Die zerstörten Höhlen galten als eine der ältesten Orte menschlicher
Behausung auf der Welt. Archäologen hatten jahrelang Ausgrabungen
durchgeführt, die zeigten, dass Aborigines die Felsformationen über
zehntausende von Jahre als Behausung und Unterstände genutzt hatten.
Forscher fanden ein 6.000 Jahre altes menschliches Haar, das nach
umfangreichen Analysen mit der Genetik der noch heute im Gebiet lebenden
indigenen Bewohner in Verbindung gebracht werden konnte. Die Höhlen galten
als wichtige heilige Stätten.
## Im Zweifel für die Wirtschaft, nicht für die Aborigines
Die Sprengung mag zwar aus moralischer Sicht fragwürdig sein – nicht aber
aus juristischer Perspektive. Die Zerstörung der Höhlen war von den
Behörden des Bundesstaates Westaustralien im Rahmen eines üblichen
bürokratischen Verfahrens routinemäßig bewilligt worden.

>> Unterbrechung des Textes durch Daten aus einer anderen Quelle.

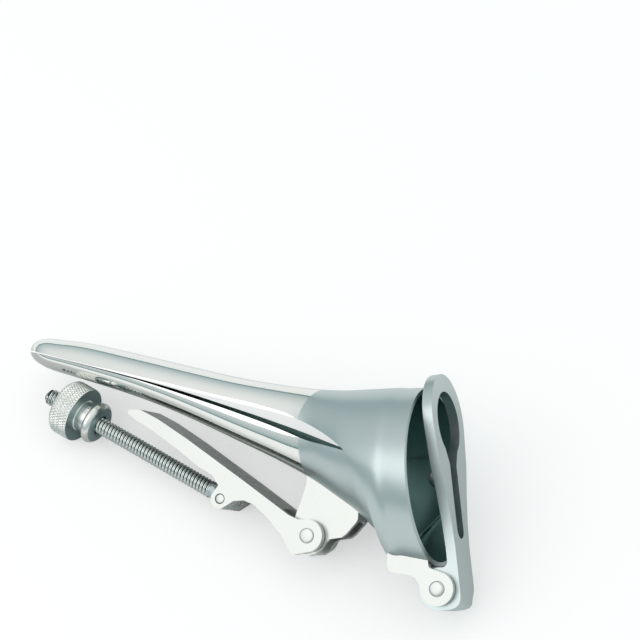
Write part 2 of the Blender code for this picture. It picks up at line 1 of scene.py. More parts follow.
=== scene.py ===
# %% [markdown]
# # A folded vaginal speculum on a white table
#
# The real object is a hand instrument of stainless steel. Two long valves spread
# from a ring collar, and a leg, a threaded rod and a keyhole lever fold against
# them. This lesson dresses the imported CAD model: the sheet valves are lofted again
# with many more sections, because a polished surface shows every facet. The rod and
# the nut are spun with their thread and knurl, the two brackets are ground to the sheet
# they sit on, and the leg and the lever keep the CAD shape and get rounded edges.
#
# Everything stands in the model's own frame, in metres, with +Z up from the table.

import json
from math import atan2, cos, pi, radians, sin, sqrt, tan

import bmesh
import bpy
from mathutils import Matrix, Vector


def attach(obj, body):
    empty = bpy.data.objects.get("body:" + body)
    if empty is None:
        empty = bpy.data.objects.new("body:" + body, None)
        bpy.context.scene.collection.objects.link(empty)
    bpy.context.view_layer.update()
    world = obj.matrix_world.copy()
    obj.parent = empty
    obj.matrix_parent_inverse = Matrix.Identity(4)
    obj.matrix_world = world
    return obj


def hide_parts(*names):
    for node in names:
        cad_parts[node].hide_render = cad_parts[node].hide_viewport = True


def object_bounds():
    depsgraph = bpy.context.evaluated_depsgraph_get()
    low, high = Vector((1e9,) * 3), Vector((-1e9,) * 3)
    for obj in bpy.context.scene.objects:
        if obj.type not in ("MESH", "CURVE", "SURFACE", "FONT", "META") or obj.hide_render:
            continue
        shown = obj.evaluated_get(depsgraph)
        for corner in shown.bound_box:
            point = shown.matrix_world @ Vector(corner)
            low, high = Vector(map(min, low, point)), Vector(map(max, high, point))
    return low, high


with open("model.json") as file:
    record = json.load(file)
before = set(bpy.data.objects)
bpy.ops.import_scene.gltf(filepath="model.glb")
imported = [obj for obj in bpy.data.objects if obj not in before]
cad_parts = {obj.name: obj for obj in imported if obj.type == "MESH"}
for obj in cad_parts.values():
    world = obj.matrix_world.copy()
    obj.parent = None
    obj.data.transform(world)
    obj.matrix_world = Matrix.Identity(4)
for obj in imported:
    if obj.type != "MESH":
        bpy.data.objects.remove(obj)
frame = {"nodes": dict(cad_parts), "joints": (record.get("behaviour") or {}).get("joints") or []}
cad_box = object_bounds()
MM = 0.001
print("nodes:", ", ".join(sorted(frame["nodes"])))

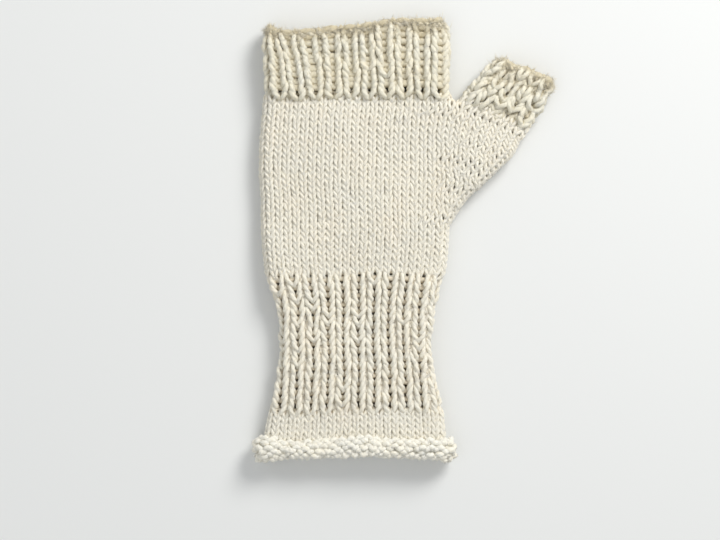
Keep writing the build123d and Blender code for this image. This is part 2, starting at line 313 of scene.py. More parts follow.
# ---- yarn ------------------------------------------------
class Strand:
    """A run of yarn: its points, the fabric's outward direction at each, and whether it closes on
    itself."""

    def __init__(self, points, out, radius, closed=True, depth=0.0):
        self.direction = out
        self.depth = np.broadcast_to(depth, (len(points),))
        if closed:
            ahead = np.roll(points, -1, axis=0) - np.roll(points, 1, axis=0)
            step = np.linalg.norm(points - np.roll(points, 1, axis=0), axis=1)
        else:
            ahead = np.gradient(points, axis=0)
            step = np.linalg.norm(np.diff(points, axis=0, prepend=points[:1]), axis=1)
        ahead /= np.linalg.norm(ahead, axis=1, keepdims=True)
        side = np.cross(ahead, out)
        side /= np.linalg.norm(side, axis=1, keepdims=True)
        self.points, self.side, self.up = points, side, np.cross(side, ahead)
        self.length = np.cumsum(step)
        self.radius = np.broadcast_to(radius, (len(points),))
        self.closed = closed

    def part(self, start, stop):
        """The open run from point start to point stop, on past the end of the ring if stop is past it."""
        count = len(self.points)
        pick = np.arange(start, stop + 1) % count
        run = copy(self)
        run.points, run.side, run.up = self.points[pick], self.side[pick], self.up[pick]
        step = np.linalg.norm(np.diff(run.points, axis=0, prepend=run.points[:1]), axis=1)
        run.length = self.length[start % count] + np.cumsum(step)
        run.radius, run.closed = self.radius[pick], False
        run.depth, run.direction = self.depth[pick], self.direction[pick]
        return run

    def skin(self):
        """Points round the yarn. Its radius rises and falls with the plies, which turn as they run along
        it."""
        angle = 2 * pi * np.arange(sides) / sides
        twist = 2 * pi * self.length[:, None] / ply_turn
        reach = self.radius[:, None] * (1 + ply_depth * np.cos(plies * (angle[None] - twist)))
        sideways, upwards = np.cos(angle)[None, :, None], np.sin(angle)[None, :, None]
        spread = sideways * self.side[:, None] + upwards * self.up[:, None]
        return self.points[:, None] + reach[..., None] * spread

    def level(self):
        """How far each point of the skin stands out from the middle of the fabric, in millimetres."""
        angle = 2 * pi * np.arange(sides) / sides
        lean = (np.cos(angle)[None] * (self.side * self.direction).sum(1)[:, None]
                + np.sin(angle)[None] * (self.up * self.direction).sum(1)[:, None])
        return self.depth[:, None] + self.radius[:, None] * lean


def yarn_mesh(name, strands, material):
    """One mesh from several strands: quads between neighbouring rings of each skin, and a cap on each open
    end. The UV map counts turns of the plies along the yarn in u, and plies round it in v."""
    places, corners, starts, sizes, marks = [], [], [], [], []
    first, corner = 0, 0
    seam = 0.05             # the plies turn by this much where a ring closes
    for strand in strands:
        rings = len(strand.points)
        ring = np.arange(rings if strand.closed else rings - 1)[:, None]
        following = (ring + 1) % rings
        k = np.arange(sides)[None]
        beside = (k + 1) % sides
        quads = first + np.stack([
            ring * sides + k, following * sides + k, following * sides + beside, ring * sides + beside,
        ], axis=-1).reshape(-1)
        along = plies * strand.length / ply_turn
        along = np.append(along, along[-1] + plies * seam)
        here, ahead = along[ring + 0 * k], along[ring + 1 + 0 * k]
        low_side, high_side = k + 0 * ring, k + 1 + 0 * ring
        u = np.stack([here, ahead, ahead, here], -1)
        v = plies / sides * np.stack([low_side, low_side, high_side, high_side], -1)
        places.append(strand.skin().reshape(-1, 3))
        corners.append(quads)
        marks.append(np.stack([u.reshape(-1), v.reshape(-1)], axis=1))
        count = len(quads) // 4
        starts.append(corner + 4 * np.arange(count))
        sizes.append(np.full(count, 4))
        corner += len(quads)
        if not strand.closed:
            near, far = first + np.arange(sides), first + (rings - 1) * sides + np.arange(sides)[::-1]
            corners.append(np.concatenate([near, far]))
            marks.append(np.repeat([[along[0], 0.0], [along[rings - 1], 0.0]], sides, axis=0))
            starts.append(np.array([corner, corner + sides]))
            sizes.append(np.array([sides, sides]))
            corner += 2 * sides
        first += rings * sides
    levels = np.concatenate([strand.level().ravel() for strand in strands])
    return put_in_mesh(name, np.concatenate(places), np.concatenate(corners), np.concatenate(starts),
                       np.concatenate(sizes), material, levels, np.concatenate(marks))


def put_in_mesh(name, places, corners, starts, sizes, material, levels, marks=None):
    """A smooth-shaded mesh object from arrays: points in millimetres, corner indices, and where each face
    starts."""
    mesh = bpy.data.meshes.new(name)
    mesh.vertices.add(len(places))
    mesh.vertices.foreach_set("co", (places * mm).astype(np.float32).ravel())
    mesh.loops.add(len(corners))
    mesh.loops.foreach_set("vertex_index", corners.astype(np.int32))
    mesh.polygons.add(len(starts))
    mesh.polygons.foreach_set("loop_start", starts.astype(np.int32))
    mesh.polygons.foreach_set("loop_total", sizes.astype(np.int32))
    mesh.polygons.foreach_set("use_smooth", np.ones(len(starts), bool))
    if marks is not None:
        layer = mesh.uv_layers.new(name="yarn")
        layer.data.foreach_set("uv", marks.astype(np.float32).ravel())
    depth = mesh.attributes.new("level", "FLOAT", "POINT")
    depth.data.foreach_set("value", levels.astype(np.float32))
    mesh.update(calc_edges=True)
    mesh.validate()
    mesh.materials.append(material)
    piece = bpy.data.objects.new(name, mesh)
    bpy.context.scene.collection.objects.link(piece)
    return piece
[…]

Die auf Bergbaurecht spezialisierte Rechtsprofessorin Samantha Hepburn von
der Deakin University bei Melbourne sagte im Gespräch mit der taz, der
Bewilligungsprozess für die Vernichtung religiös und kulturell wichtiger
Stätten der australischen Aborigines sei in den meisten Bundesstaaten stark
zugunsten der Wirtschaft ausgerichtet. Während Unternehmen bei einem
Einspruch gegen ein geplantes Projekt ein Wiedererwägungsgesuch einlegen
könnten, hätten die traditionellen Besitzer dieses Recht nicht.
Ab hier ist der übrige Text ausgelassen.